**Task instructions**
Make an exact copy of the listing below.

**Given information**
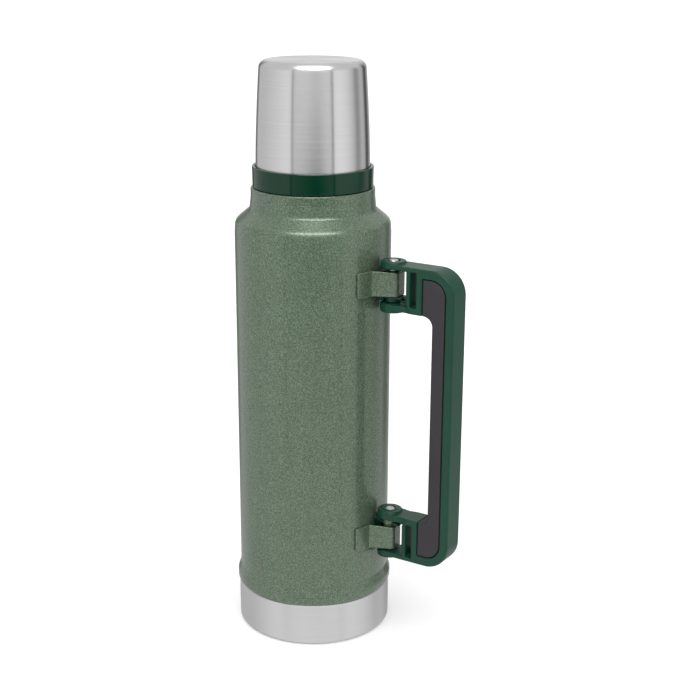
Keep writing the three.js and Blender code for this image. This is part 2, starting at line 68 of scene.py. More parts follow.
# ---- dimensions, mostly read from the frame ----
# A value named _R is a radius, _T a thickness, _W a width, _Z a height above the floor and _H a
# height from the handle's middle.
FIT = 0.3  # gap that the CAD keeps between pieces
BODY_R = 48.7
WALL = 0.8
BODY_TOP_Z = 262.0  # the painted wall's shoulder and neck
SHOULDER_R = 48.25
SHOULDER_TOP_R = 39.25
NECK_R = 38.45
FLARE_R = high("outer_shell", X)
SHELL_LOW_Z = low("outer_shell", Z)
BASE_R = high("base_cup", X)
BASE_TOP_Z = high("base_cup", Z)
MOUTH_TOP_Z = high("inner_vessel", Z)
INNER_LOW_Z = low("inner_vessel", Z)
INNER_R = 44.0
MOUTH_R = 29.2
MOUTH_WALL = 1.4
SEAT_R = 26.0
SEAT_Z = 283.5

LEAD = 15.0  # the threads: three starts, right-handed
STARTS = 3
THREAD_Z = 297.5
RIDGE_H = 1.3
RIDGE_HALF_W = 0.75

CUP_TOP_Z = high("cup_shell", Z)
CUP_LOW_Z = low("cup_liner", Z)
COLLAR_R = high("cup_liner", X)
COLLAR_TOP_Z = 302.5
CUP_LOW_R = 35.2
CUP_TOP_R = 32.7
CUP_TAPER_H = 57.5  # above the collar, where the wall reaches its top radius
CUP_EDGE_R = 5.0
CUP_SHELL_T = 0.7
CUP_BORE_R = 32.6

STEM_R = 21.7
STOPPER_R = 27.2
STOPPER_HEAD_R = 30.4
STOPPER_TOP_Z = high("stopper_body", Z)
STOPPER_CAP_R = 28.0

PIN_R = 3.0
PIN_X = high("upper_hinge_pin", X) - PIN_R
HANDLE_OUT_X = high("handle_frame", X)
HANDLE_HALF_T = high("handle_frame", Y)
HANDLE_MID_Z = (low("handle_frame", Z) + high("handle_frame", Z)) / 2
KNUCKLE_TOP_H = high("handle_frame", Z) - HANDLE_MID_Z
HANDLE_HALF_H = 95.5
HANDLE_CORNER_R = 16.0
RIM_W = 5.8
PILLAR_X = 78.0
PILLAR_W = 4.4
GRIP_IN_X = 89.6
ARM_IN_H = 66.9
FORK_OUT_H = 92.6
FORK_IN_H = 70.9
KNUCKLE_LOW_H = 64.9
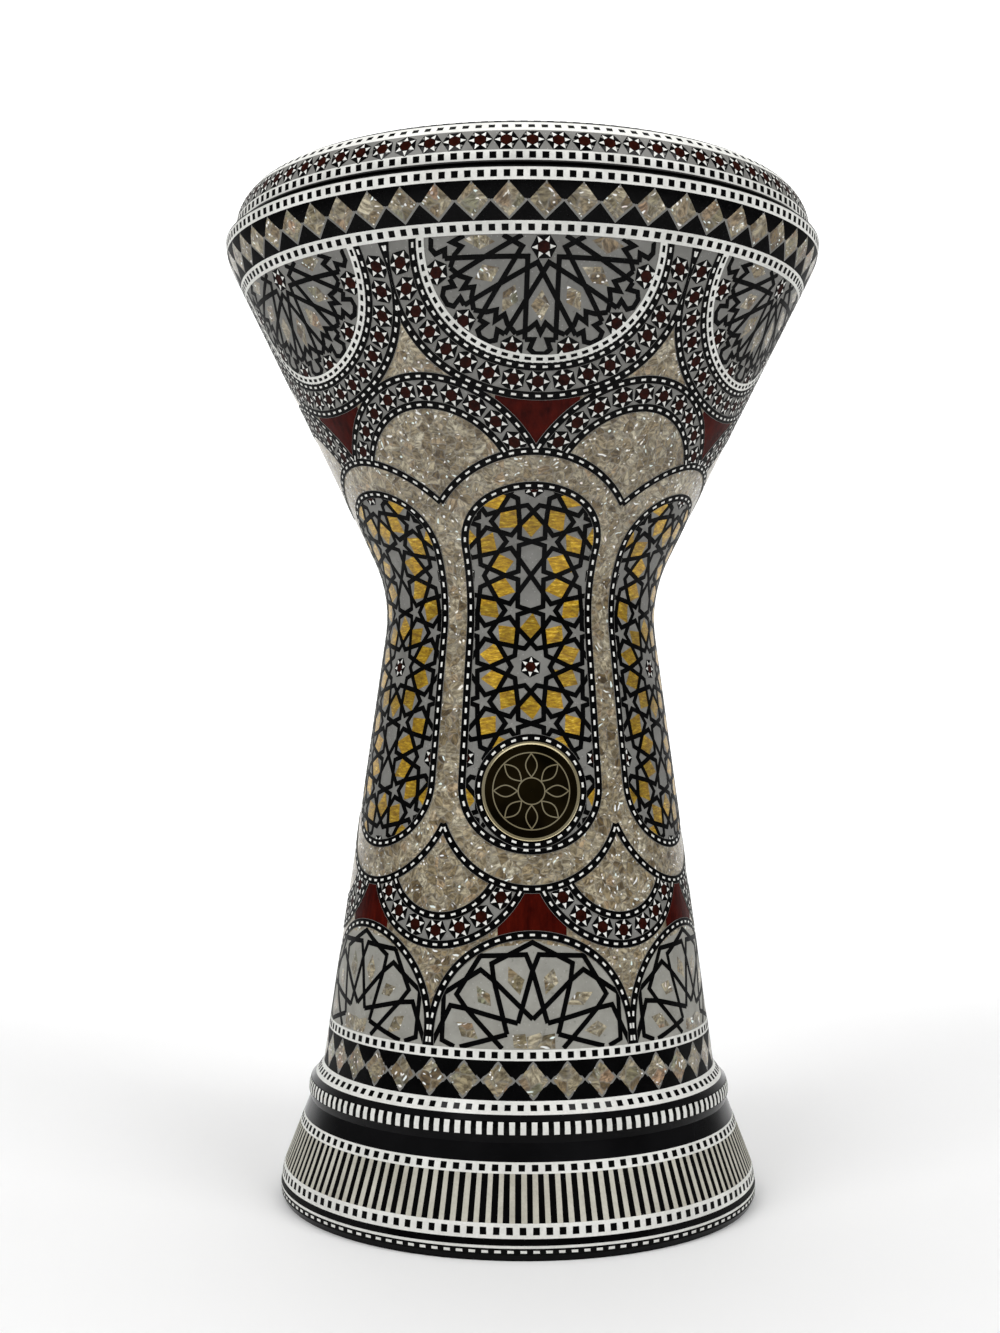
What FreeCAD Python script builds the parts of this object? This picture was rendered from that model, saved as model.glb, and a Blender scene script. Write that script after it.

**Answer to this problem**
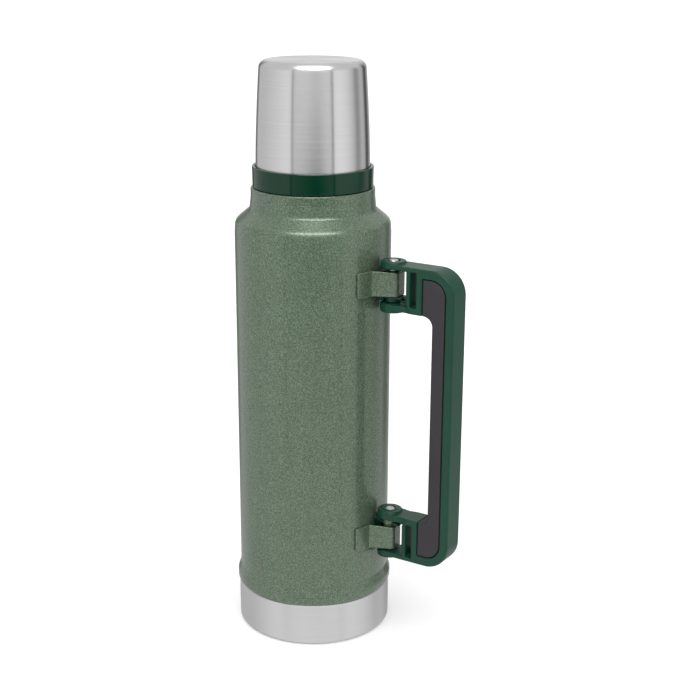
Keep writing the three.js and Blender code for this image. This is part 2, starting at line 68 of scene.py. More parts follow.
# ---- dimensions, mostly read from the frame ----
# A value named _R is a radius, _T a thickness, _W a width, _Z a height above the floor and _H a
# height from the handle's middle.
FIT = 0.3  # gap that the CAD keeps between pieces
BODY_R = 48.7
WALL = 0.8
BODY_TOP_Z = 262.0  # the painted wall's shoulder and neck
SHOULDER_R = 48.25
SHOULDER_TOP_R = 39.25
NECK_R = 38.45
FLARE_R = high("outer_shell", X)
SHELL_LOW_Z = low("outer_shell", Z)
BASE_R = high("base_cup", X)
BASE_TOP_Z = high("base_cup", Z)
MOUTH_TOP_Z = high("inner_vessel", Z)
INNER_LOW_Z = low("inner_vessel", Z)
INNER_R = 44.0
MOUTH_R = 29.2
MOUTH_WALL = 1.4
SEAT_R = 26.0
SEAT_Z = 283.5

LEAD = 15.0  # the threads: three starts, right-handed
STARTS = 3
THREAD_Z = 297.5
RIDGE_H = 1.3
RIDGE_HALF_W = 0.75

CUP_TOP_Z = high("cup_shell", Z)
CUP_LOW_Z = low("cup_liner", Z)
COLLAR_R = high("cup_liner", X)
COLLAR_TOP_Z = 302.5
CUP_LOW_R = 35.2
CUP_TOP_R = 32.7
CUP_TAPER_H = 57.5  # above the collar, where the wall reaches its top radius
CUP_EDGE_R = 5.0
CUP_SHELL_T = 0.7
CUP_BORE_R = 32.6

STEM_R = 21.7
STOPPER_R = 27.2
STOPPER_HEAD_R = 30.4
STOPPER_TOP_Z = high("stopper_body", Z)
STOPPER_CAP_R = 28.0

PIN_R = 3.0
PIN_X = high("upper_hinge_pin", X) - PIN_R
HANDLE_OUT_X = high("handle_frame", X)
HANDLE_HALF_T = high("handle_frame", Y)
HANDLE_MID_Z = (low("handle_frame", Z) + high("handle_frame", Z)) / 2
KNUCKLE_TOP_H = high("handle_frame", Z) - HANDLE_MID_Z
HANDLE_HALF_H = 95.5
HANDLE_CORNER_R = 16.0
RIM_W = 5.8
PILLAR_X = 78.0
PILLAR_W = 4.4
GRIP_IN_X = 89.6
ARM_IN_H = 66.9
FORK_OUT_H = 92.6
FORK_IN_H = 70.9
KNUCKLE_LOW_H = 64.9
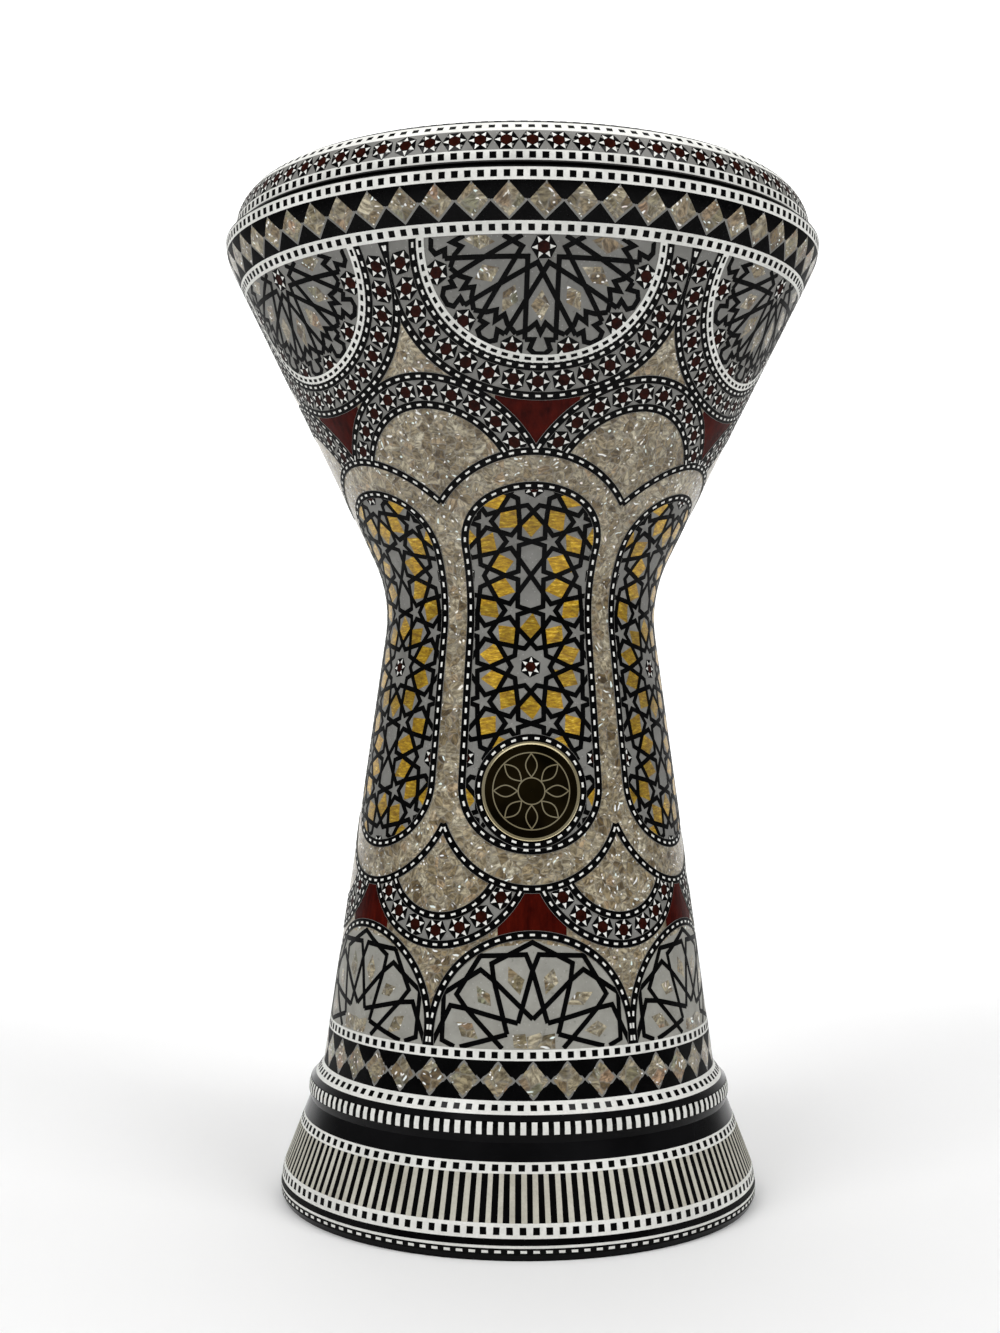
What FreeCAD Python script builds the parts of this object? This picture was rendered from that model, saved as model.glb, and a Blender scene script. Write that script after it.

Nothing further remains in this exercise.